Your task is to reproduce word for word the lines running from the line containing "# The rest of" to the line containing "obj.parent = empty", inclusive. Nothing else belongs in the answer.

########################################

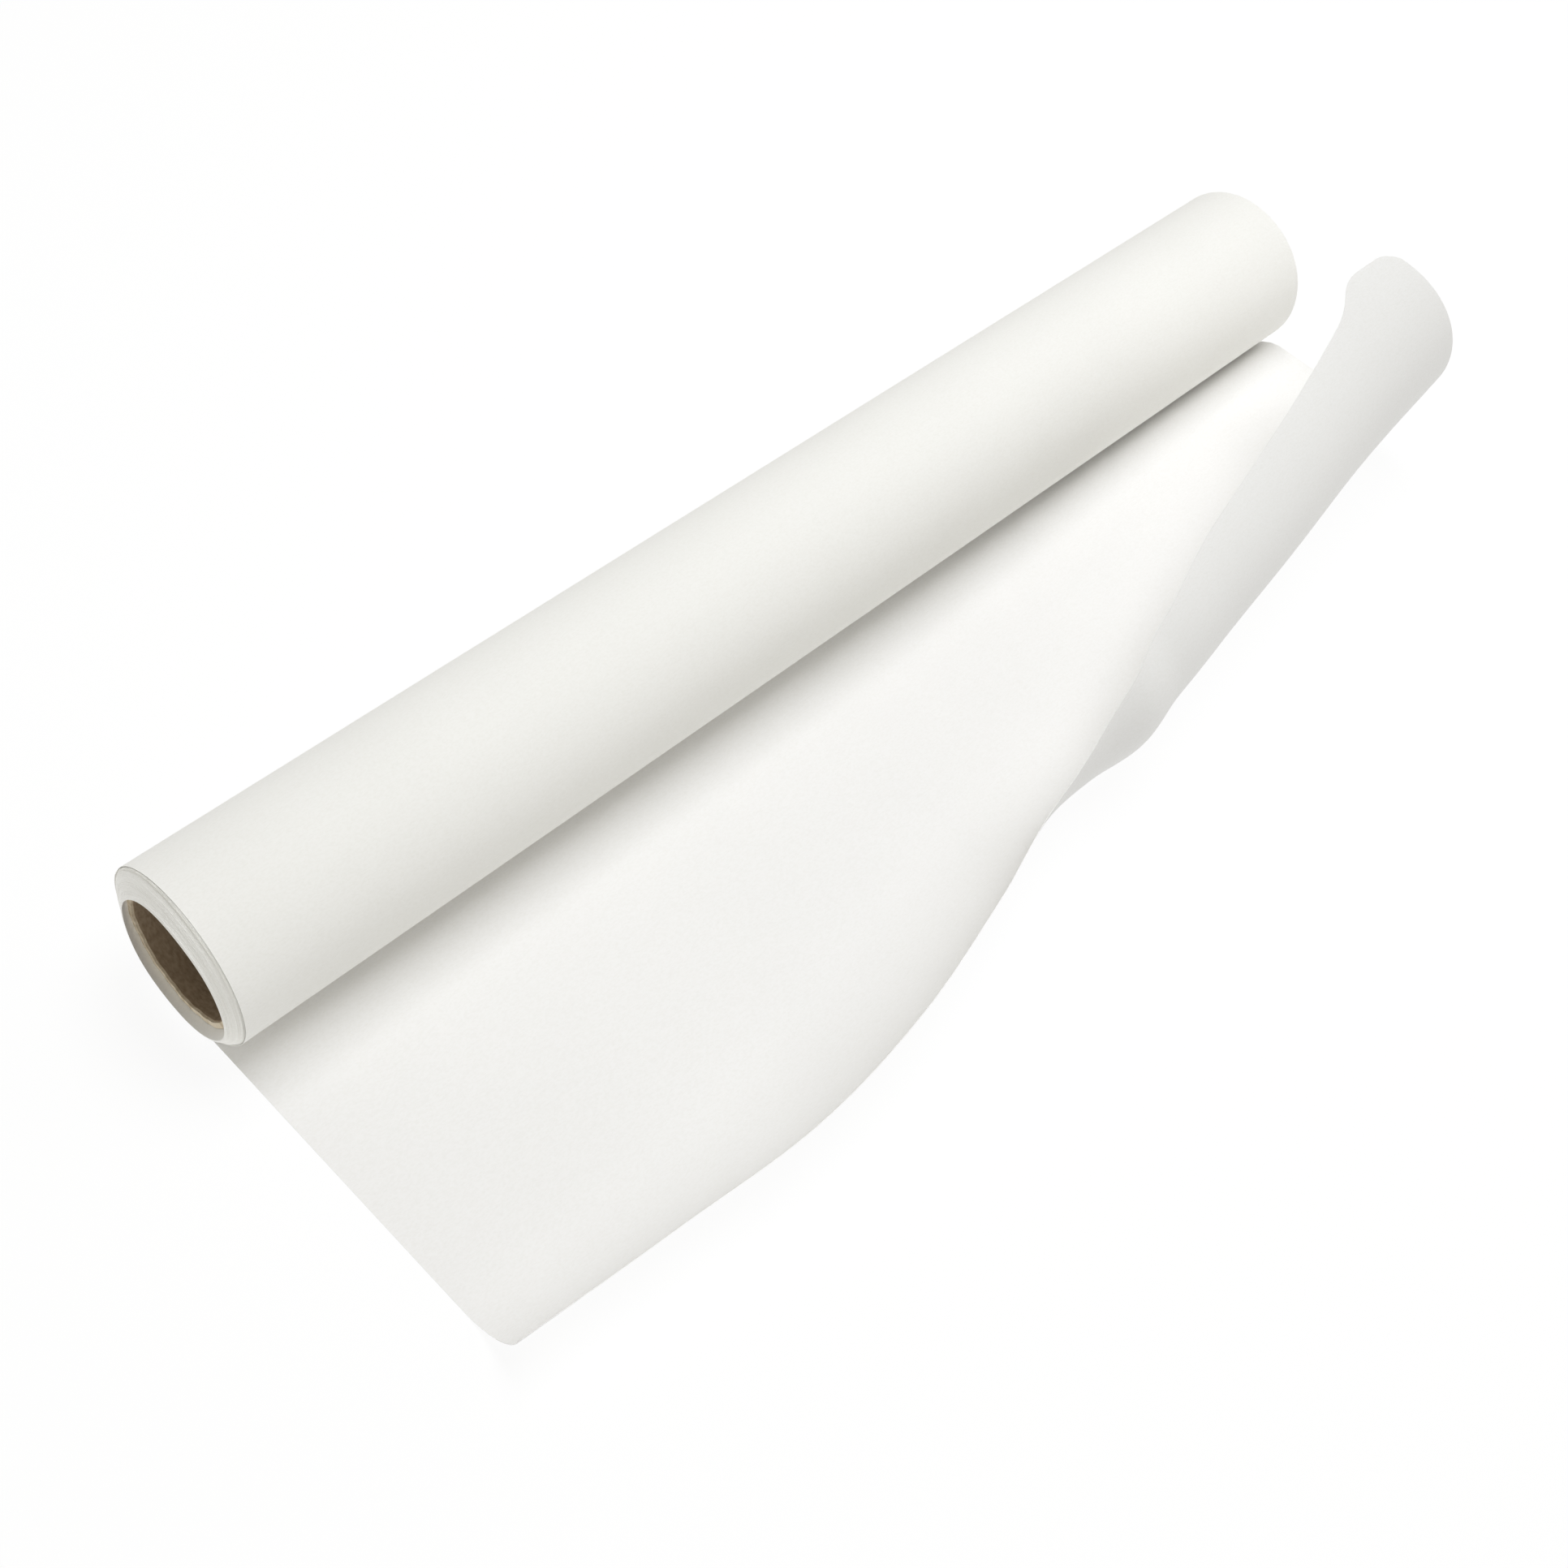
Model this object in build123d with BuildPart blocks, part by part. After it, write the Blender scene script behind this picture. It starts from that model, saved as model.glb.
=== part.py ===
from build123d import *
import math
import os

# A roll of seamless background paper on a cardboard core, lying on a floor, with its sheet drawn out
# from under the roll towards -Y and the sheet's free end curled up.
# Frame: origin on the core's axis at mid-width, +X along the core, +Y to the back, +Z up.

# Driving dimensions, in millimetres
WIDTH = 660.0              # the paper's width, 26 in, and the core's length
CORE_BORE_R = 28.575       # a 2 1/4 in bore
LINER_PLY = 0.5            # the bore's kraft liner
OUTER_PLY = 0.4            # the core's outer wrap
CORE_R = 31.75             # outside of the core, 2 1/2 in
TAPE_THICKNESS = 0.2
TAPE_WIDTH = 25.0
TAPE_LENGTH = 640.0
INNER_TURNS_R = 34.0       # outside of the turns that stand out of the left end
MIDDLE_TURNS_R = 36.6      # outside of the turns that step back from them
ROLL_R = 40.5              # outside of the loose outermost turn
LOOSE_TURN = 0.5           # the outermost turn and the air wound in with it
TURN_GAP = 0.3             # between the loose turn and the turns inside it
INNER_SHIFT = 4.5          # how far the inner turns have crept out to the left
MIDDLE_SHIFT = 1.5
SHEET = 0.5                # thickness of the sheet's solids
SEAM = 0.6                 # between the two solids of the sheet
SURFACE_TOLERANCE = 0.1

# The drawn sheet. Distances along it are measured from the line where it leaves the roll.
# Each list has one value for each station, and the stations are shares of the width from the left.
STATION = (0.0, 0.106, 0.212, 0.318, 0.409, 0.485, 0.53, 0.576, 0.621, 0.682, 0.773, 0.879, 1.0)
# where the sheet starts to curl up
FOLD_AT = (166.2, 166.9, 163.4, 149.7, 136.6, 128.4, 130.2, 132.3, 124.8, 117.1, 106.0, 89.0, 70.8)
# the radius that it curls to
CURL_R = (32.1, 38.6, 48.6, 54.2, 51.0, 44.5, 41.1, 41.5, 42.2, 43.0, 44.0, 48.5, 57.4)
# and the cut end's distance
CUT_AT = (210.1, 215.4, 223.2, 218.5, 207.0, 200.1, 214.6, 232.1, 232.2, 233.9, 232.4, 232.0, 244.6)
CORNER_AT = 0.962          # the right free corner is rounded, and stands out a little beside it
CORNER_SPREAD = 0.022
CORNER_OUT = 7.0
SLOPE_STEP = 0.068         # half of the share of the width that the curl's direction is taken over
SHEET_START = 10.5         # the first solid stands clear of the roll
TRAVEL_END = 60.0          # the stretch up to here shortens and lengthens as the roll travels
LIFT = 14.2                # the big curl holds the right side edge off the floor
LIFT_FROM = 0.4545         # share of the width where the lift begins
LIFT_RUN = 31.0            # the distance that the sheet needs to rise

os.makedirs("parts", exist_ok=True)


def across(values, u):
    """A smooth curve through the values at the stations, at a share u of the width."""
    last = len(STATION) - 1
    u = min(max(u, 0.0), 1.0)
    slopes = []
    for k in range(last + 1):
        if 0 < k < last:
            h0, h1 = STATION[k] - STATION[k - 1], STATION[k + 1] - STATION[k]
            d0, d1 = (values[k] - values[k - 1]) / h0, (values[k + 1] - values[k]) / h1
            slopes.append((d0 * h1 + d1 * h0) / (h0 + h1))
        else:
            j = min(k, last - 1)
            slopes.append((values[j + 1] - values[j]) / (STATION[j + 1] - STATION[j]))
    k = max(j for j in range(last) if STATION[j] <= u)
    h = STATION[k + 1] - STATION[k]
    t = (u - STATION[k]) / h
    return (values[k] * (1 + 2 * t) * (1 - t) ** 2 + h * slopes[k] * t * (1 - t) ** 2
            + values[k + 1] * t * t * (3 - 2 * t) - h * slopes[k + 1] * t * t * (1 - t))


def ease(t):
    """Rises smoothly from 0 to 1."""
    t = min(max(t, 0.0), 1.0)
    return t * t * (3 - 2 * t)


def cut_at(u):
    """How far the cut end is from the roll, at a share u of the width."""
    return across(CUT_AT, u) + CORNER_OUT * math.exp(-((u - CORNER_AT) / CORNER_SPREAD) ** 2)


def sheet_point(u, v):
    """The sheet's underside at a share u of the width and a distance v from the roll."""
    fold, radius = across(FOLD_AT, u), across(CURL_R, u)
    before, after = max(u - SLOPE_STEP, 0.0), min(u + SLOPE_STEP, 1.0)
    slope = (across(FOLD_AT, before) - across(FOLD_AT, after)) / ((after - before) * WIDTH)
    skew = math.atan(slope)                       # the curl's axis turns this much from X
    past = max(v - fold, 0.0)
    turn = past * math.cos(skew) / radius         # how far the sheet has curled, in radians
    back = -past * math.sin(skew)                 # shift along the curl's axis
    out = radius * math.sin(turn)
    lift = LIFT * ease((u - LIFT_FROM) / (1 - LIFT_FROM)) * ease((v - SHEET_START) / LIFT_RUN)
    return Vector((u - 0.5) * WIDTH + back * math.cos(skew) + out * math.sin(skew),
                  -min(v, fold) + back * math.sin(skew) - out * math.cos(skew),
                  -ROLL_R + radius * (1 - math.cos(turn)) + lift)


def sheet_face(v_from, v_to, rows, columns):
    """The sheet's underside between two distances, each a function of the share of the width."""
    grid = []
    for i in range(columns + 1):
        u = i / columns
        start, end = v_from(u), v_to(u)
        grid.append([sheet_point(u, start + (end - start) * j / rows) for j in range(rows + 1)])
    return Face.make_surface_from_array_of_points(grid, tol=SURFACE_TOLERANCE)


def ring(inner, outer):
    """The section of a round tube, drawn in the sketch that calls it."""
    Circle(outer)
    Circle(inner, mode=Mode.SUBTRACT)


HALF = WIDTH / 2
LINER_R = CORE_BORE_R + LINER_PLY
PLIES_R = CORE_R - OUTER_PLY
PAPER_START_R = CORE_R + TAPE_THICKNESS
OUTER_TURNS_R = ROLL_R - LOOSE_TURN - TURN_GAP

# The core: a spiral-wound cardboard tube, by its plies
with BuildPart() as core_liner_ply:
    with BuildSketch(Plane.YZ.offset(-HALF)):
        ring(CORE_BORE_R, LINER_R)
    extrude(amount=WIDTH)

with BuildPart() as core_body_plies:
    with BuildSketch(Plane.YZ.offset(-HALF)):
        ring(LINER_R, PLIES_R)
    extrude(amount=WIDTH)

with BuildPart() as core_outer_ply:
    with BuildSketch(Plane.YZ.offset(-HALF)):
        ring(PLIES_R, CORE_R)
    extrude(amount=WIDTH)

# The tape that holds the paper's start on the core: a short arc, seen along the axis
with BuildPart() as start_tape:
    with BuildSketch(Plane.YZ.offset(-TAPE_LENGTH / 2)):
        ring(CORE_R, PAPER_START_R)
        with Locations((0, CORE_R)):
            Rectangle(TAPE_WIDTH, CORE_R, mode=Mode.INTERSECT)
    extrude(amount=TAPE_LENGTH)

# The wound paper, in groups of turns. The inner groups have crept to the left, so they stand out
# there and are as far inside at the right.
with BuildPart() as inner_turns:
    with BuildSketch(Plane.YZ.offset(-HALF - INNER_SHIFT)):
        ring(PAPER_START_R, INNER_TURNS_R)
    extrude(amount=WIDTH)

with BuildPart() as middle_turns:
    with BuildSketch(Plane.YZ.offset(-HALF - MIDDLE_SHIFT)):
        ring(INNER_TURNS_R, MIDDLE_TURNS_R)
    extrude(amount=WIDTH)

with BuildPart() as outer_turns:
    with BuildSketch(Plane.YZ.offset(-HALF)):
        ring(MIDDLE_TURNS_R, OUTER_TURNS_R)
    extrude(amount=WIDTH)

with BuildPart() as loose_turn:
    with BuildSketch(Plane.YZ.offset(-HALF)):
        ring(ROLL_R - LOOSE_TURN, ROLL_R)
    extrude(amount=WIDTH)

# The drawn sheet next to the roll, which shortens as the roll travels towards the curl
with BuildPart() as drawn_sheet:
    thicken(sheet_face(lambda u: SHEET_START, lambda u: TRAVEL_END - SEAM, 10, 20), amount=-SHEET)

# The rest of the sheet, with its curled free end
with BuildPart() as curled_end:
    thicken(sheet_face(lambda u: TRAVEL_END, cut_at, 20, 44), amount=-SHEET)

pieces = {
    "core_liner_ply": core_liner_ply,
    "core_body_plies": core_body_plies,
    "core_outer_ply": core_outer_ply,
    "start_tape": start_tape,
    "inner_turns": inner_turns,
    "middle_turns": middle_turns,
    "outer_turns": outer_turns,
    "loose_turn": loose_turn,
    "drawn_sheet": drawn_sheet,
    "curled_end": curled_end,
}
for name, piece in pieces.items():
    piece.part.label = name
    export_step(piece.part, f"parts/{name}.step")
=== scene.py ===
import math

import bpy
import numpy as np
from mathutils import Matrix, Vector


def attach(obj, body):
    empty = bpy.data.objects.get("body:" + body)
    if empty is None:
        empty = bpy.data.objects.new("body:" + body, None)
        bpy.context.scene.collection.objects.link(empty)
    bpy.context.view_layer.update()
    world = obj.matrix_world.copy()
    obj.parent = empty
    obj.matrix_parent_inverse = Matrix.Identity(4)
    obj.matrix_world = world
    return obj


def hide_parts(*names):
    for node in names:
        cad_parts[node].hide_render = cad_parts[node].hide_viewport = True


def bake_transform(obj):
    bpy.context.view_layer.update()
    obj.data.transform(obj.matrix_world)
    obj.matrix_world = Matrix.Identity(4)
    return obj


# A roll of seamless background paper on a cardboard core, its sheet drawn out from under the roll
# towards -Y, with the free end curled up. Metres. +X along the core, +Z up.

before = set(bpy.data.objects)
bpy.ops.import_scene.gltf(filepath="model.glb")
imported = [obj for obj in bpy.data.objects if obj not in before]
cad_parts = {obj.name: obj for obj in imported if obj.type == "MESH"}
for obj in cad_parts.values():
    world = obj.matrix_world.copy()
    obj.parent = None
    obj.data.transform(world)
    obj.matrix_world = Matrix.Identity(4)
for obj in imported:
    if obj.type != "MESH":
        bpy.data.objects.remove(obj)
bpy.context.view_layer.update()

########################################

§ **Exercise response**
# The rest of the sheet, with its curled free end
with BuildPart() as curled_end:
    thicken(sheet_face(lambda u: TRAVEL_END, cut_at, 20, 44), amount=-SHEET)

pieces = {
    "core_liner_ply": core_liner_ply,
    "core_body_plies": core_body_plies,
    "core_outer_ply": core_outer_ply,
    "start_tape": start_tape,
    "inner_turns": inner_turns,
    "middle_turns": middle_turns,
    "outer_turns": outer_turns,
    "loose_turn": loose_turn,
    "drawn_sheet": drawn_sheet,
    "curled_end": curled_end,
}
for name, piece in pieces.items():
    piece.part.label = name
    export_step(piece.part, f"parts/{name}.step")
=== scene.py ===
import math

import bpy
import numpy as np
from mathutils import Matrix, Vector


def attach(obj, body):
    empty = bpy.data.objects.get("body:" + body)
    if empty is None:
        empty = bpy.data.objects.new("body:" + body, None)
        bpy.context.scene.collection.objects.link(empty)
    bpy.context.view_layer.update()
    world = obj.matrix_world.copy()
    obj.parent = empty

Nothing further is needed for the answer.